That would also apply to record structures atop a byte-oriented file system.

In addition, there is overhead imposed by the device. On a magnetic tape overhead typically takes the form of an inter-record gap.

That's a characteristic of a magnetic tape, not of a record-oriented file system; the only way to reduce that would be to accumulate many logical records in a physical record/block on the tape.

On a direct access device with fixed length sectors, there may be unused space in the last sector of a block.

That's true only if records aren't allowed to begin in the middle of a sector. Record-oriented file systems may choose to do so, so that they don't need to do the sort of buffering that byte-stream file systems do, but a library implementing records atop a byte-stream file system might also do so in order to avoid some of the buffering overhead.

On a direct access device with variable length physical records, that overhead typically takes the form of metadata and inter-record gaps.

True, although multiple logical records might be packed into a single physical record/block, just as on tape. This may be somewhat specific to S/360 and successors (and compatibles); minicomputers tended to use direct access devices with fixed block/sector sizes, as do personal computing devices and UN*X/Windows-based servers.
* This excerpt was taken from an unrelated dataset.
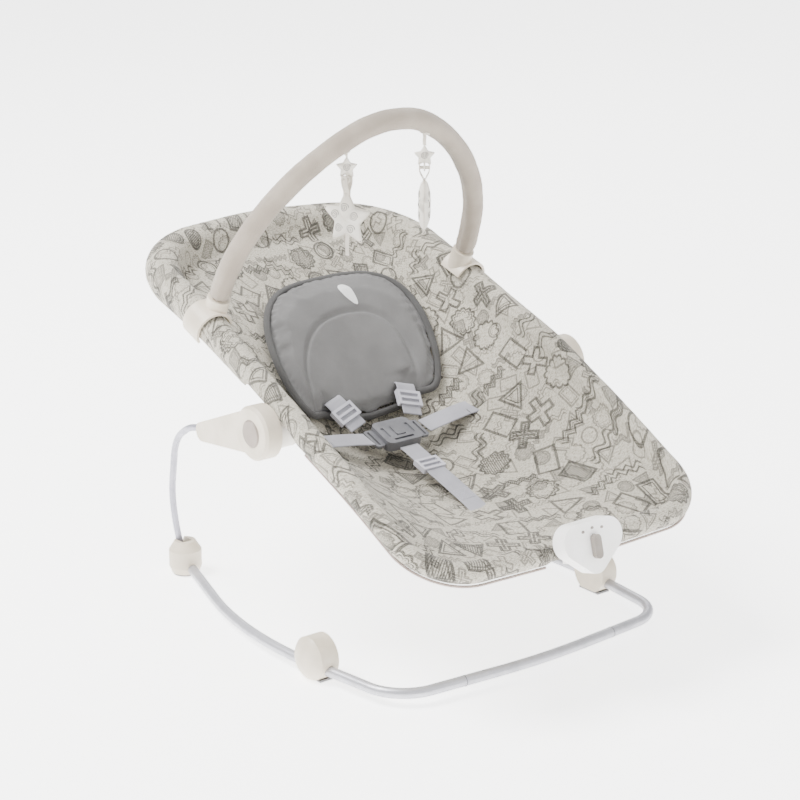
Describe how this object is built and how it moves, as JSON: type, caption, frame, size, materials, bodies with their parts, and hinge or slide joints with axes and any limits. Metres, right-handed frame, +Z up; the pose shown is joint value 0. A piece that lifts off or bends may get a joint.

A major advantage of record-oriented file systems is that they abstract files kept on paper in earlier times. A record might contain data associated with a particular, e.g., building, contact, employee, part, venue.

Again, that's just a question of which software abstracts files; again, it's quite possible to implement records atop a byte-oriented - or block-array - file system.

A second motivator for the idea of record orientation is that it is in some sense the more natural orientation for persistent storage on a non-volatile but slow physical storage device. Most physical storage devices can communicate only in units of a block. Significant portions of modern operating system kernels and associated device drivers are devoted to hiding the naturally structured and delimited (and in some sense a block is just a physical record) nature of physical storage devices.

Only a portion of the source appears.